However, I noticed that there is a backlight rubberized keyboard available for this model (which is still incorporated in the A790) and I may look around online for it or contact Getac. That would be a sweet addition to this laptop build, that is for sure.
(image from ruggednotebooks.nl)

After removing the top palm rest and LCD hinge assembly,access to the inner components become even easier. As visible in the picture, there is ABSOLUTELY NO crowding inside the laptop, there is t least 1 cm of headroom between each component, something totally foreign to today's notebook designs. 
Since the 500MHz PIII is too slow for most of today's applications on windows, as well as barebone Linux, I removed the motherboard and all attached peripherals. After removing the motherboard, the massive baseplate heat sink becomes easily assessable. To remove the base form the laptop shell requires the removal of a dozen or more screws under rubber pads.

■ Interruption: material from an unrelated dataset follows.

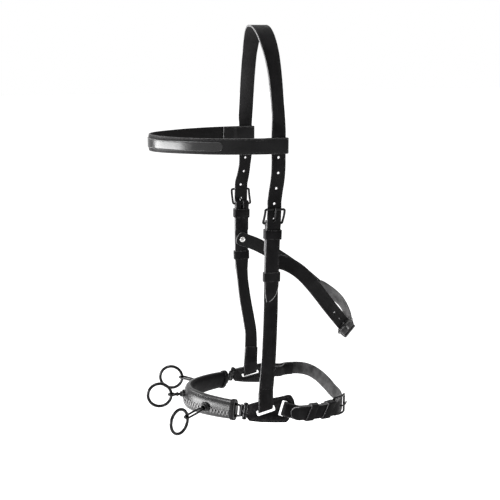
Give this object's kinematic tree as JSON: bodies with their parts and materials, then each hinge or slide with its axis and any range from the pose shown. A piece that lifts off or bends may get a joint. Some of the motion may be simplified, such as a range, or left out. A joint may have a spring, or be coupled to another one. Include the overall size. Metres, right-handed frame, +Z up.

The copper tubing visible in the picture is designed to move heat away from the processor to the bottom aluminum plate of the laptop, allowing for heat to dissipate to the laptop's surroundings. I will most likely reutilize this design or design an entirely new base which matches the screw holes in the case. It will probably be made out of a convoluted copper plate, coated to prevent oxidation, or a larger aluminum base with a similar copper heat pipe design.
The next step was to reassemble the parts of the laptop that I wanted to keep stock. I wanted to keep the base (for the time being), the overall shell, side doors, palmrest, keyboard, and LCD assembly original for the entirety of the project in order to integrate that nostalgic feel of age old computing. Keeping the laptop shell intact also helps prevent the loss of screws.
Next up is the removal of the LCD panel. The panel used in this laptop was a 12.1in 800x600 4:3 aspect LCD. Honestly, 800x600 is far too little real estate for anyone to be productive on a computer, so I decided to remove the old panel and find a higher resolution panel instead.
Conveniently enough, the LCD case can easily hold a larger LCD without a problem. Thank goodness.
The A790, which shares the same laptop shell has a 14.1in 4:3 aspect XGA LCD (1024x768). To maximize viewing area of the laptop screen, and keep within the size constraints of the laptop case, I will have to go with a 14.1in 4:3 aspect LCD. However, the 14.1in XGA resolution is just not suitable for this laptop. Sorry, but I need more real estate.
1280x1024 would seem to be an appropriate resolution for this laptop, but that resolution is a 5:4 aspect, thus even if I found a 14.1in 1280x1024 LCD panel, it would not fit into the laptop LCD case.
Instead, I need to hunt down a 14.1in 4:3 aspect LCD panel with a higher than 1024x768 resolution. Looking at the resolution chart borrowed from wikimedia, 1400x1050 seems to be the next practical resolution LCD for this build, as it retains the 4:3 aspect ratio, and several 14in laptops have used 1400x1050 LCD's
However, it is going to be hard to find a new or good condition 14.1in 1400x1050 LCD panel now a days with the wide adoption of widescreen LCD panels. 1400x1050 would be ideal. However,1280x800, 1366x766 or 1600x900 is more likely the panel resolution I will come across

Unfortunately, finding a 14.1 LCD today has proven to be very challenging. The 14.1 laptop format died in about 2004, so the closest screen size that could fit would be 13.3, which is widescreen. However, 13.3in LCD's are not that much of an improvement in resolution over 800x600.
Out of shear luck, I ran into this article on makezine about a how one ebay seller makes custom digital display driver boards for old laptop LCD panels:
Semi universal Digital Display Board
within the same week, I came across (2) ~14.1 in 1400x1050 LCD's in the ewaste bins at my college. If I can drive either display through one of these digital display boards, I would be a very happy mobile commuter.
Here's the datasheet for the LCD I found.
LG Datasheet
It turns out that the people on ebay were able to make a custom digital display board for the LCD display. Pretty sweet.
It even worked on first try.

Unfortunately, I was not able to determine the appropriate maximum dimensions of the LCD panel space in the Dolch laptop lid, as the laptop was at home and I found the LCD at college. Thus, I got the LCD up and running and the LCD was just a few mm shy of actually fitting the LCD lid. Uggh. so close. I tested the Hitachi LCD I had as well. Unfortunately it did not fit either.
It turned out that the LCD wasn't truly a 14.1 in LCD, but rather a 14.25in LCD, which made it too large for the LCD shell.
The only other option is to make a new lid, as that is the only way for the LCD to actually fit into the laptop shell. However, that would mean I would have to forgo the LCD latch. Since I want to keep the original outer design as stock, I am going to have to find another LCD to use for the build.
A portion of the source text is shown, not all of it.